A $1.2 billion surplus for this financial year will be unveiled in Tuesday’s budget, with average surpluses of $2.4 billion over the forward years, Mr Pallas said on Monday.

Along with debt being kept below the level the Labor government inherited from its coalition predecessor, Victoria has a greater capacity for infrastructure investment, Mr Pallas says.

“We’ve increased our level of infrastructure investment from around about $4.9 billion to $10.1 billion in this budget,” Mr Pallas said.

“Imagine how much more we could do if the federal government were interested in partnering with the state of Victoria instead of playing politics?”

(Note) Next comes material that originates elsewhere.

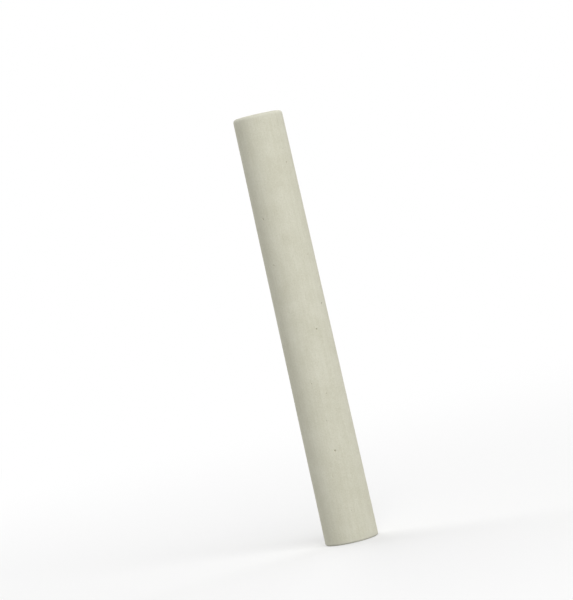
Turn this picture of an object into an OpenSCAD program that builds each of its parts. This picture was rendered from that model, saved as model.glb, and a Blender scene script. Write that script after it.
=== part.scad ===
// Stick of moulded blackboard chalk, cast as one solid in a tapered mould.
// It stands on its wide end. Millimetres, +Z up the stick's axis, with the
// origin at the centre of the face that it stands on.

/* [Stick] */
// Length from the wide face to the narrow face
stick_length = 80; // [60:1:120]
// Diameter where the side's line meets the wide face
wide_end_d = 10; // [9.5:0.1:14]
// Diameter where the side's line meets the narrow face
narrow_end_d = 9.2; // [6:0.1:9.5]

/* [Rims] */
// Rim radius of the wide face, which is scraped level at the mould's mouth
wide_rim_r = 0.3; // [0.1:0.05:1.5]
// Rim radius of the narrow face, which the mould's closed end rounds
narrow_rim_r = 0.6; // [0.1:0.05:1.4]

/* [Hidden] */
$fn = 96;
// The side's line stops this far inside each rim's arc, so they cross in one clean edge
rim_lap = 0.0001;
// Draft of the side, by which the stick leaves its mould
draft = atan((wide_end_d - narrow_end_d) / 2 / stick_length);
// Direction straight out of the tapered side
side_normal = [cos(draft), sin(draft)];
// Each rim's arc touches both its flat face and the tapered side
wide_rim_centre = [
    wide_end_d / 2 - wide_rim_r * (1 / cos(draft) + tan(draft)),
    wide_rim_r
];
narrow_rim_centre = [
    narrow_end_d / 2 - narrow_rim_r * (1 / cos(draft) - tan(draft)),
    stick_length - narrow_rim_r
];

// Half of the lengthwise section: straight faces and side, and an arc at each rim
module half_section() {
    polygon([
        [0, 0],
        [wide_rim_centre.x, 0],
        wide_rim_centre + (wide_rim_r - rim_lap) * side_normal,
        narrow_rim_centre + (narrow_rim_r - rim_lap) * side_normal,
        [narrow_rim_centre.x, stick_length],
        [0, stick_length]
    ]);
    translate(wide_rim_centre) circle(r = wide_rim_r);
    translate(narrow_rim_centre) circle(r = narrow_rim_r);
}

// The whole stick: one turn of the half section about the axis
module chalk_stick() {
    color("ivory") rotate_extrude() half_section();
}

chalk_stick();
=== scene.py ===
"""A stick of moulded white blackboard chalk, standing on its wide end on a pale studio floor."""

import math

import bmesh
import bpy
import numpy as np
from mathutils import Matrix, Vector, noise


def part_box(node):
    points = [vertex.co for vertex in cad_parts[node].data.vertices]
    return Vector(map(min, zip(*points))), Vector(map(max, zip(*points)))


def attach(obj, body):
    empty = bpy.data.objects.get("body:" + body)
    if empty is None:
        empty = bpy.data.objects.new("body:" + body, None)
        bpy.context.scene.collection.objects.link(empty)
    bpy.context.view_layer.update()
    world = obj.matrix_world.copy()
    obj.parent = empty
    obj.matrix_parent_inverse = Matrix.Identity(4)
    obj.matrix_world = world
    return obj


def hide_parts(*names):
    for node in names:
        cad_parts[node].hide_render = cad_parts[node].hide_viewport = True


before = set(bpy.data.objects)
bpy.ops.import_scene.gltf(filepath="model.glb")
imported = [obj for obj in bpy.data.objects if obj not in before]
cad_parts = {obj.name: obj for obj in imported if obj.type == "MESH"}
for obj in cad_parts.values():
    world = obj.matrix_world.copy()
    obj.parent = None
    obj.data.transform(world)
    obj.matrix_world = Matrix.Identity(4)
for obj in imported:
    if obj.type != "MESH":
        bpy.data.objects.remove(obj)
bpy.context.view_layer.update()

MM = 0.001
FULL_TURN = 2 * math.pi
QUARTER_TURN = math.pi / 2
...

A state and federal stoush is looming over a $1.45 billion regional rail revamp announced by Premier Daniel Andrews on Sunday, to upgrade the Gippsland and Warrnambool lines and a new Surf Coast line.

Mr Andrews only told Prime Minister Malcolm Turnbull about the project that day, Public Transport Minister Jacinta Allan spoke to her federal counterpart on Saturday evening, and now the two governments are squabbling over the cash.

The money is owed under the asset recycling scheme after Victoria sold the Port of Melbourne lease for $9.7 billion.

The $1.45 billion is included in Tuesday’s budget but the projects will not go ahead without the commonwealth funds, Mr Pallas said.

Before the election, the government promised no new taxes but it now says it will not increase taxes to fund election promises.

Two tax changes, for investment properties and new cars, were announced on Saturday and together are set to bring in $120 million a year.

The money will be used to “improve services and improve our offering around capital investment”, which Mr Pallas conceded were election promises.

“But everything we are doing now is far and away in excess of anything we offered at the last election,” Mr Pallas said.

Tackling family violence will be a key part of Tuesday’s budget and new schools are also expected to be funded.

Earlier on Monday, $26.5 million was committed to boosting the improvement in ambulance response times.

Shadow Treasurer Michael O’Brien criticised Labor for smaller surpluses than what was left to them and wasting money on infrastructure business cases.

“Victorians are seeing talk, they’re seeing higher taxes and charges, they’re not actually seeing the work being done that makes their life better,” he told reporters.